Par ordre d’importance, les arguments donnés pour justifier des achats alimentaires à Château Rouge sont la spécificité des produits, le prix, la variété, la qualité et la fraîcheur, et enfin la proximité. La spécificité des produits motive surtout les enquêtés résidant dans le périurbain francilien ou en province, dans des communes où une telle offre commerciale n’existe pas, ainsi que les usagers résidant à l’étranger, souvent présents à Paris pour un autre motif (famille, vacances, travail). Ces trois groupes d’usagers venus de loin sont aussi ceux dont la venue est, sans surprise, la moins fréquente. Ils se déplacent une ou plusieurs fois par mois, ou tous les deux ou trois mois, pour faire de très grosses courses de produits africains ou tropicaux. Il s’agit là presque exclusivement de personnes originaires d’Afrique subsaharienne ou des Caraïbes, qui achètent pour les repas quotidiens du mois ou sont là exceptionnellement pour préparer une fête ou un repas particulier. Ce sont majoritairement des actifs, avec une part significative de cadres et de professions intermédiaires.

Leur profil contraste avec celui des usagers « de proximité » qui résident dans le 18e arrondissement, ailleurs dans Paris ou en proche banlieue. Ceux-ci viennent toutes les semaines, voire tous les jours, pour de petites courses de viande, de fruits ou de légumes. Ils expliquent leur venue à Château Rouge par la proximité et les habitudes, les prix et, en dernier lieu, par la spécificité des produits. Les Parisiens viennent aussi pour croiser des connaissances, tandis que les bas prix sont la motivation principale des banlieusards. Parmi ces usagers très réguliers, les inactifs (retraités, sans emploi ou femmes au foyer) sont nombreux et les actifs ont plutôt des emplois d’ouvriers et d’employés.
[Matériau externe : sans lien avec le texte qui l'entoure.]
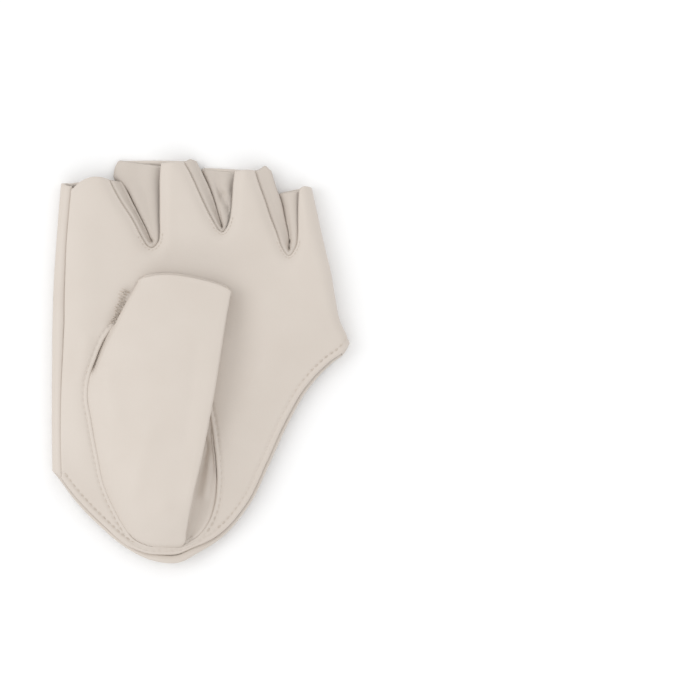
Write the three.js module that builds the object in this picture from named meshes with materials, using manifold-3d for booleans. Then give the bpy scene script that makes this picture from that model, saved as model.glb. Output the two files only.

Un dernier profil d’usagers se dégage, sans qu’intervienne le critère de la distance : il s’agit d’hommes âgés de 30 à 50 ans, originaires de Côte d’Ivoire, du Congo ou de République démocratique du Congo, qui viennent moins pour les commerces que pour retrouver des amis, profiter des bars, des restaurants et de l’ambiance du quartier. Ils appartiennent à diverses catégories socio-professionnelles et résident dans les cinq espaces géographiques définis plus haut.

Une centralité à saisir à l’échelle métropolitaine

Les pratiques de ces différents types d’usagers rythment fortement la vie de Château Rouge. Alors que le matin, en semaine, le quartier est relativement calme et accueille des consommateurs soucieux d’efficacité, il s’anime nettement l’après-midi et plus encore en fin de semaine. Le samedi après-midi, la foule envahit les rues les plus commerçantes ; les usagers accompagnés d’enfants, d’amis, de parents, prennent leur temps pour déambuler dans les rues, faire leurs achats ou se restaurer. Le quartier est aussi un lieu de rencontre, et les pratiques qui s’y déploient ressemblent à celles que l’on peut observer dans d’autres centralités commerciales. Ces pratiques de consommation participent au maintien de l’image d’un « quartier africain », même si, au-delà de cette image univoque et de cette pratique d’un même lieu, peu de points communs réunissent un employé d’ambassade résidant à Paris qui s’y rend pour préparer un dîner exceptionnel, une famille haïtienne du périurbain francilien lointain qui y fait de grosses courses pour le mois, ou un père de famille d’origine congolaise, habitant et travaillant dans un village du Loiret, qui profite de quelques week-ends par an pour y retrouver des compatriotes.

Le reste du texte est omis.